> _Objective_: Will you return, word for word, only the lines from the top of the data below down to and including the one with "weld_gap = 0.02"?

> _Provided material_:
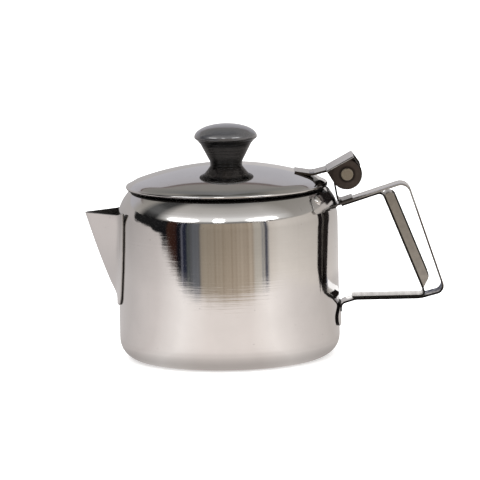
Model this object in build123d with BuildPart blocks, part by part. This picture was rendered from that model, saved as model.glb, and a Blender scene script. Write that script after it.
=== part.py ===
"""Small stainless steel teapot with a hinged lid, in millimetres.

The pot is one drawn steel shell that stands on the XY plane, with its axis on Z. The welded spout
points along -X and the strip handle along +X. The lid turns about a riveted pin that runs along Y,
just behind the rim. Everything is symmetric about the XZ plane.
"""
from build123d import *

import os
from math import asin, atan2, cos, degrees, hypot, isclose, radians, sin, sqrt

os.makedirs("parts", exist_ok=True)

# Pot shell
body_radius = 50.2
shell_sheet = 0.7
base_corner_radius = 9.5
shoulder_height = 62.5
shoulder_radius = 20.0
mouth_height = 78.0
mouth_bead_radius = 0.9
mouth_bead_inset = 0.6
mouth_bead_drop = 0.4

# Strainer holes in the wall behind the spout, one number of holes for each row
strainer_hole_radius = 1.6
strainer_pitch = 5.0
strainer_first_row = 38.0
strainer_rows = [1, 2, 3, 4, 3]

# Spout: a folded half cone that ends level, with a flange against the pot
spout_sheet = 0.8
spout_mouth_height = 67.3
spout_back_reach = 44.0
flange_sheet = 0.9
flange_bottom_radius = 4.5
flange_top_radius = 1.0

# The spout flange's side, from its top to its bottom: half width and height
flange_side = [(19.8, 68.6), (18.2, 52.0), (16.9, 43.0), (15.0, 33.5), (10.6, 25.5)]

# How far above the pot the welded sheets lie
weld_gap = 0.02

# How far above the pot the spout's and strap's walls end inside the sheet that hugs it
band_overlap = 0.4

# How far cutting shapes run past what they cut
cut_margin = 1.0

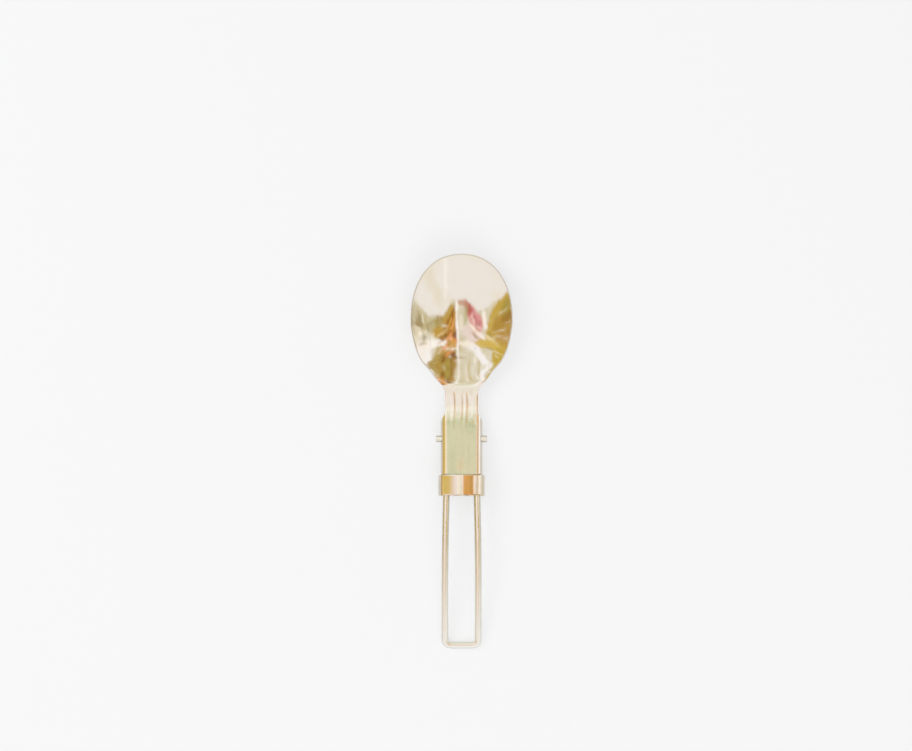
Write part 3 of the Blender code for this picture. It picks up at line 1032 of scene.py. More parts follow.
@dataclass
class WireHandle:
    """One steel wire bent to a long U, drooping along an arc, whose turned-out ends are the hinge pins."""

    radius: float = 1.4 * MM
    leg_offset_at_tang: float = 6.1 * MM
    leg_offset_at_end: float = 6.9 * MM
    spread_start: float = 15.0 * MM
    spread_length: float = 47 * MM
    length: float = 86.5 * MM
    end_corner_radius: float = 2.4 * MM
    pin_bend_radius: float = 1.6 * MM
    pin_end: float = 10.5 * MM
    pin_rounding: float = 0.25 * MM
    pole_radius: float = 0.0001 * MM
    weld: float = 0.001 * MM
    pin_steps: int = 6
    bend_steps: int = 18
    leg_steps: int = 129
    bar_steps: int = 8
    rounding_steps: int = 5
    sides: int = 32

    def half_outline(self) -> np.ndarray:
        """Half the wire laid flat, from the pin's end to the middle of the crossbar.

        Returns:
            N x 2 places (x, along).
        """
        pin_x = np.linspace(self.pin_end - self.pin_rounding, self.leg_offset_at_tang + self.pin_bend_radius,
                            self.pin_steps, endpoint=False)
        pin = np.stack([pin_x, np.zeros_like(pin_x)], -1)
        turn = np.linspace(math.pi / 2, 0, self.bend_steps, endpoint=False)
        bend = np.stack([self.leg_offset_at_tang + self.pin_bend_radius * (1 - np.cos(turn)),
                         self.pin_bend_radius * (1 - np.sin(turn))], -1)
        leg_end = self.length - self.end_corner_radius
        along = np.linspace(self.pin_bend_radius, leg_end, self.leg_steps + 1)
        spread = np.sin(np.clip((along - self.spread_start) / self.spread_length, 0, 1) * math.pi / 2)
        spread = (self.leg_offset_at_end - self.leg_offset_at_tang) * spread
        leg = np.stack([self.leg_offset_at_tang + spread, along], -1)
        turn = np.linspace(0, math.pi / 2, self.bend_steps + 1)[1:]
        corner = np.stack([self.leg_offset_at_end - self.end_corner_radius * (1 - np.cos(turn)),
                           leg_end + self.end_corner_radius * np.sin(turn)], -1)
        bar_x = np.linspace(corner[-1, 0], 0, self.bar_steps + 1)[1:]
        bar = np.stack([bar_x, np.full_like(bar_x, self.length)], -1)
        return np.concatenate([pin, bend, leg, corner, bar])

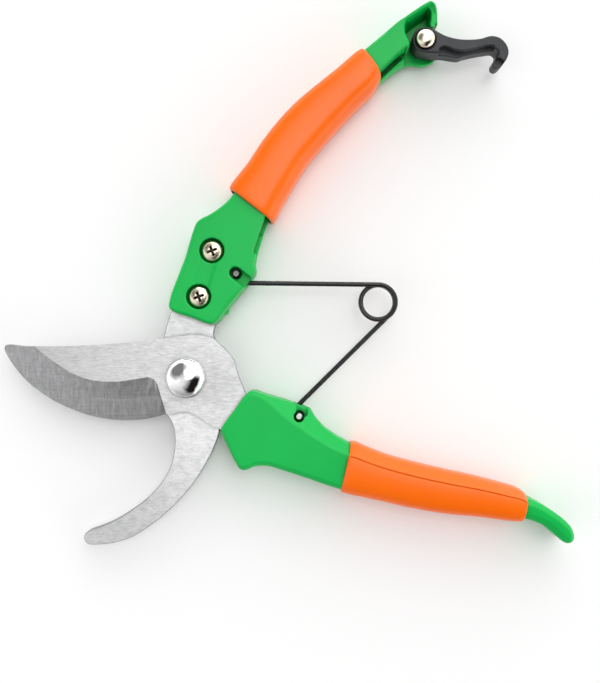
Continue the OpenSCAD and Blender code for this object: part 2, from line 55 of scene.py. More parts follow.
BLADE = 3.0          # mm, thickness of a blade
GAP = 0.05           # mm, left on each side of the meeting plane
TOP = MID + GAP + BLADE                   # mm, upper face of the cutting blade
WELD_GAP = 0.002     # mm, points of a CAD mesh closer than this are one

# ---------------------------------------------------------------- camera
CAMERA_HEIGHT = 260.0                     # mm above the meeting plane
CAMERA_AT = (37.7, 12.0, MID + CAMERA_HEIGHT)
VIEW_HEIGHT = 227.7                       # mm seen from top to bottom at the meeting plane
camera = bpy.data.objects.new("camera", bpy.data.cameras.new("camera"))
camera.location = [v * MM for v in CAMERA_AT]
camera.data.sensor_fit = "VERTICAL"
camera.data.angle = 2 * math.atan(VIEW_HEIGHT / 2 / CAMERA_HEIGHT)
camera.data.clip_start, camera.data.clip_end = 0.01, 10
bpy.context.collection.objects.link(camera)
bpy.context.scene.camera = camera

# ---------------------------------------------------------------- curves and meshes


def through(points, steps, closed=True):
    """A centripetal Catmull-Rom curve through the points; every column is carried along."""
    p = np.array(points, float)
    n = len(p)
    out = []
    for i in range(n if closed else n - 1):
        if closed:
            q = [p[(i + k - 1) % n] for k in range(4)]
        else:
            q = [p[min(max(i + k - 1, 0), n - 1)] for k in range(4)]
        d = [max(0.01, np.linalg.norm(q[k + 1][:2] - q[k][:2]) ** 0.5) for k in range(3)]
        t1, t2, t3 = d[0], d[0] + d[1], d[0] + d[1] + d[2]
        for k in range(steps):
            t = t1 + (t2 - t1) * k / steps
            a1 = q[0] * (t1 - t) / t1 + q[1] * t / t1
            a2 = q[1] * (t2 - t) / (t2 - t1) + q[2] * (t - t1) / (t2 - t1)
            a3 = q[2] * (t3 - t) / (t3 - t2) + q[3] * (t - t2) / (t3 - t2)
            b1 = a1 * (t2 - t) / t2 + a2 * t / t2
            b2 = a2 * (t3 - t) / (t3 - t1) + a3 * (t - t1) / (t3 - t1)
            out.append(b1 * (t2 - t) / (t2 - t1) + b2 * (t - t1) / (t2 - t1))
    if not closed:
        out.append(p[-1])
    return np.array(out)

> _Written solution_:
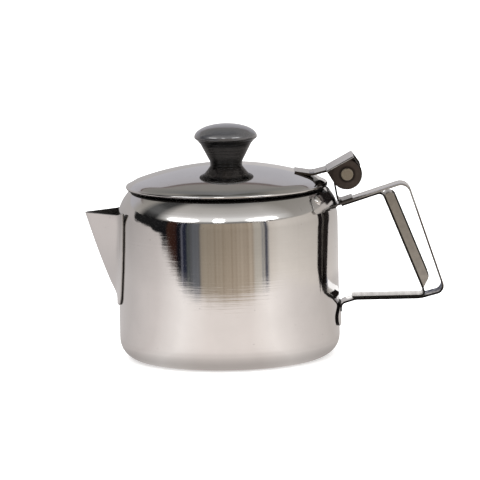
Model this object in build123d with BuildPart blocks, part by part. This picture was rendered from that model, saved as model.glb, and a Blender scene script. Write that script after it.
=== part.py ===
"""Small stainless steel teapot with a hinged lid, in millimetres.

The pot is one drawn steel shell that stands on the XY plane, with its axis on Z. The welded spout
points along -X and the strip handle along +X. The lid turns about a riveted pin that runs along Y,
just behind the rim. Everything is symmetric about the XZ plane.
"""
from build123d import *

import os
from math import asin, atan2, cos, degrees, hypot, isclose, radians, sin, sqrt

os.makedirs("parts", exist_ok=True)

# Pot shell
body_radius = 50.2
shell_sheet = 0.7
base_corner_radius = 9.5
shoulder_height = 62.5
shoulder_radius = 20.0
mouth_height = 78.0
mouth_bead_radius = 0.9
mouth_bead_inset = 0.6
mouth_bead_drop = 0.4

# Strainer holes in the wall behind the spout, one number of holes for each row
strainer_hole_radius = 1.6
strainer_pitch = 5.0
strainer_first_row = 38.0
strainer_rows = [1, 2, 3, 4, 3]

# Spout: a folded half cone that ends level, with a flange against the pot
spout_sheet = 0.8
spout_mouth_height = 67.3
spout_back_reach = 44.0
flange_sheet = 0.9
flange_bottom_radius = 4.5
flange_top_radius = 1.0

# The spout flange's side, from its top to its bottom: half width and height
flange_side = [(19.8, 68.6), (18.2, 52.0), (16.9, 43.0), (15.0, 33.5), (10.6, 25.5)]

# How far above the pot the welded sheets lie
weld_gap = 0.02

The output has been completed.